Incompetence all around...

It rained as we approached the cemetery. After we gather, and my Uncle prayed, and people said their last goodbyes after pulling flowers from the sprays that were giving in my grandfather's memory, a few of us stayed behind to watch the funeral directors put Grandchester's remains into the ground. This was unique because I'd never seen the process of fitting a casket into a vault. As the workers, who I assume worked grave to grave, as they were lowering my grandfather into the ground by an electric crank, the crank gave out and the casket was stuck in the middle of the hole. A worker decided to manually help the casket down, by leaning over the hole and pulling the straps down, exposing his "CRACK" and almost falling into the hole with the casket. If my uncles had not been there, He would've been in that hole with my Grandchester. After my uncles helped him out, the funeral directors were like, "Why are you folks even here?" He stated that us being there watching made his workers nervous. I thought to myself, they're just shame because they can't do their jobs correctly. Grown men, being nervous... They were nervous that if they made any mistakes they probably might've been buried on that same day as well.

People, sometimes, we just don't realize that the respect and love we should have for each other does not end when we die. After walking into the church to see some more family members, I walked back out to the cemetery to just talk to my grandpa. As I was walking, I saw a man briefly out of the corner of my eye looking at something on the wall... It was Grandchester...and then I looked at him again, and it was actually my father... NEVER have I thought I'd seen anyone who has passed away, but that day, my daddy's posture and position made him look like my grandfather.

I went back out the grave, and I just stood there. The wind and rain had bullied some of the floral sprays to the ground and I began picking them up and rearranging them so that they'd stay standing. My grandfather's brother, "Uncle Party" came out where I was standing. We just stood there in silence for a while. He slowly walked up to the fresh mound of dirt piled up over his brother's grave, pulled a red rose out of one of the floral sprays, looked at me and said, "Well", and then walked toward his car, and then he began to weep.

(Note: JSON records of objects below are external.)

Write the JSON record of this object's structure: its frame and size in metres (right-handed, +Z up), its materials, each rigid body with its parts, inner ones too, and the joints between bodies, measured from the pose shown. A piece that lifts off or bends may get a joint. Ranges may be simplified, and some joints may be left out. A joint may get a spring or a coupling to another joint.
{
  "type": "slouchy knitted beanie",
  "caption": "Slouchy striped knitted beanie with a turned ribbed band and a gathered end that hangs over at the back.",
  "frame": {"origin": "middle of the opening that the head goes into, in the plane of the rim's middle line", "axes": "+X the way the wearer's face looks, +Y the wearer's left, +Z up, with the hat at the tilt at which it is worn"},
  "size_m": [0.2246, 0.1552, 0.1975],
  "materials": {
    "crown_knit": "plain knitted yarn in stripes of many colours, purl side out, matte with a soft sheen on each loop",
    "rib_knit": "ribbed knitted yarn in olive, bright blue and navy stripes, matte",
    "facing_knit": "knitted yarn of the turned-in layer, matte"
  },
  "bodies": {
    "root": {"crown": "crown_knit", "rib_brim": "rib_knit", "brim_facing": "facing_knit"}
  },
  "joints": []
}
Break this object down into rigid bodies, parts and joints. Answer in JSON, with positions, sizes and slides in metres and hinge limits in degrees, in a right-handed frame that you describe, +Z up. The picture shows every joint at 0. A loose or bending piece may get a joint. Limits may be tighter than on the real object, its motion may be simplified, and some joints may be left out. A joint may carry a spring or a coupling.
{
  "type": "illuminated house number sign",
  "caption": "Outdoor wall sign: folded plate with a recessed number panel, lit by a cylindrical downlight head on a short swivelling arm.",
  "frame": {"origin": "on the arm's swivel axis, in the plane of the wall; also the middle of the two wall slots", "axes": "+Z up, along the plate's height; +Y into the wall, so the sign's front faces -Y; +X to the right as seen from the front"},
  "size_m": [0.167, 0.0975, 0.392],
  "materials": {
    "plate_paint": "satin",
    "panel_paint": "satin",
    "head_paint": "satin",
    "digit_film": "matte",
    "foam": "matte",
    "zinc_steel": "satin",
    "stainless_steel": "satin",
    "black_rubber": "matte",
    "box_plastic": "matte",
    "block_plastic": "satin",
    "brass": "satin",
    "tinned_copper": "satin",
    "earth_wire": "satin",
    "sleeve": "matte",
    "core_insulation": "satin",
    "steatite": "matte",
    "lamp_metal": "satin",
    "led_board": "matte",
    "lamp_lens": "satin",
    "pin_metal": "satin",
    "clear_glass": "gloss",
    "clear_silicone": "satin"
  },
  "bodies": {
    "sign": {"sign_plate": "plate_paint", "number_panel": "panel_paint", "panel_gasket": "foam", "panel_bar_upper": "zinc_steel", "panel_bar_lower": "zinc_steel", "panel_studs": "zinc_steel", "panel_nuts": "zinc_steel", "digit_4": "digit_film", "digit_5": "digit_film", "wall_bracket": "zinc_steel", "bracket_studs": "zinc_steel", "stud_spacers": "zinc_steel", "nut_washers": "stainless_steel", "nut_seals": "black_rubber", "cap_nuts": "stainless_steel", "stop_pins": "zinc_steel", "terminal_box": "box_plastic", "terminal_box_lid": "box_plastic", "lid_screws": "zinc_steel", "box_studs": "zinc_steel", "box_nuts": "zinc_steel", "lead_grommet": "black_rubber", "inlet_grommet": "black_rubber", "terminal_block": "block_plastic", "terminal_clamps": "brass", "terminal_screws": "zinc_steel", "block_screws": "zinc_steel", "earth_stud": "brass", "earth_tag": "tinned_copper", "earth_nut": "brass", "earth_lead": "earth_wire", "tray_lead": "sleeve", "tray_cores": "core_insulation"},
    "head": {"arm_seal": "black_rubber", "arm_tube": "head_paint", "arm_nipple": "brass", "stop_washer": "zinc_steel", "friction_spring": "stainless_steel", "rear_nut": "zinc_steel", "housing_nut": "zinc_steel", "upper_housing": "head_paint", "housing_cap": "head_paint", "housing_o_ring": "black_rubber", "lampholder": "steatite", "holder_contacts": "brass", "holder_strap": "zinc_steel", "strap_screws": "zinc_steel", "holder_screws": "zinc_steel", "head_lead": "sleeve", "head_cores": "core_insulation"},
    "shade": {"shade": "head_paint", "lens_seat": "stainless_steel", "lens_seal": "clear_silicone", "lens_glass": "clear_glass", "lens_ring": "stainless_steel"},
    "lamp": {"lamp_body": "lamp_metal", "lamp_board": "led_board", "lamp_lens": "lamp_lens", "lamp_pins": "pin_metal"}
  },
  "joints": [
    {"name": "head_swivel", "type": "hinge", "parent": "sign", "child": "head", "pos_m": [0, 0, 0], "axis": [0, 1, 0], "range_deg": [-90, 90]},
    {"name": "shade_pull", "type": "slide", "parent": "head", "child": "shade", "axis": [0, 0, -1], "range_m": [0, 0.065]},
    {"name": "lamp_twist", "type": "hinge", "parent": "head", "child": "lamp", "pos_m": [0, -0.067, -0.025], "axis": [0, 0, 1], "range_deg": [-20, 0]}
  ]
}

Now, finally I got time to sit with my grandfather's remains, and kinda just talk to him as if he were there. I said, "Thank you Grandchester. Thank you for teaching me how to be a man. Thank you for your Vacation Bible School Class in the summer time. Thank you for raising my Daddy. Thank you for the $20 every weekend when I was in High School. Thank you for praying for me. Thank you for loving me." Even as I type this, tears well up in my eyes. I stood there and I cried. I was saying goodbye to the only grandfather I'd ever known...and I KNEW him. He wasn't a distant relative living in Tuscaloosa. I lived, breathed, ate with, talked to, laughed with, prayed with, prayed for, smiled at, loved on, hugged, worried about, cried for, cried with, watched, and sang with him...Memories of walking around the church at the beginning of Sunday School will dance in my head forever.

It's okay to cry. It's okay to mourn.

"You shouldn't be ashamed of mourning"-Ross Falcon, The Ars Supernova

I love my grandfather. God, I know you're holding him. I know. Hold me too.